Again, I gave the market everything without asking for anything in return for years. I gave reviews. I bought books. When people got sick or ran out of groceries, I sent money without wanting anything in return. When I finally had a story that I needed their help on, one of my closest friends attacked the people who gave positive reviews and insinuated that I was trying to train molesters. Shortly thereafter, another close friend told me I abandoned my people (It’s not true, I never did. But my financial and emotional support of other trans people is a private matter, not a badge I need to wear on my sleeve.) and that I was a pedophile. (It’s not true, I’m a recovering sex addict, and age has nothing to do with my problems.) And after I called the second attacker a hypocrite in a public space, the whole rest of the community backed away from me and surrounded him. People I’d spoken to for years couldn’t even be bothered to look at how unfair the situation was. They simply chose to shun me. Or to lecture me that I should have taken the attack and just shut up.

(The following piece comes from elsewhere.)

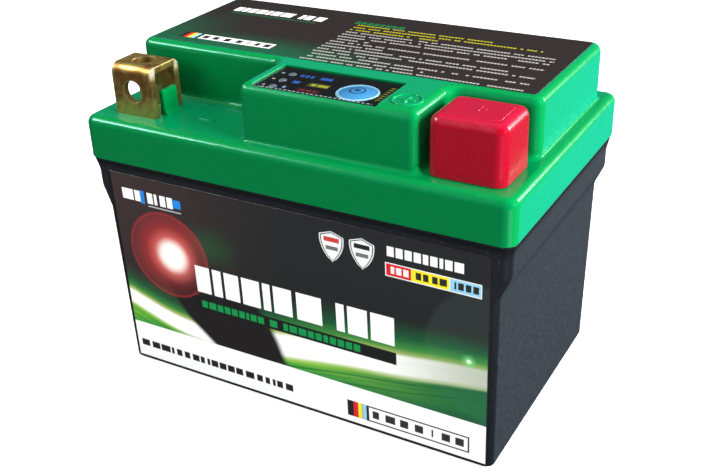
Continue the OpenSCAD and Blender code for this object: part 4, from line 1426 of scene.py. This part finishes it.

And yes, I’m still hurting over it. I’m still wishing that someone would think about what I gave to them, about the hours of work I put in for them, and recognize that I’m at least due an apology in return.
And if I can’t have that, then I fear this wound in my heart will continue to fester. Because I didn’t do anything wrong, and this isn’t right. I shouldn’t be shunned by the same genre that saved me from bullies. I shouldn’t be shunned by the genre that inspired me to write with its stories of minors being mistreated by monsters. I shouldn’t be judged by the crowd whose mantra is “don’t judge me for what I write or read.” And yet, I was judged for what I wrote. How is that right?
It isn’t, and I just wish the people who attacked me would read this and recognize how poorly they treated a longtime friend and fan of the same genre.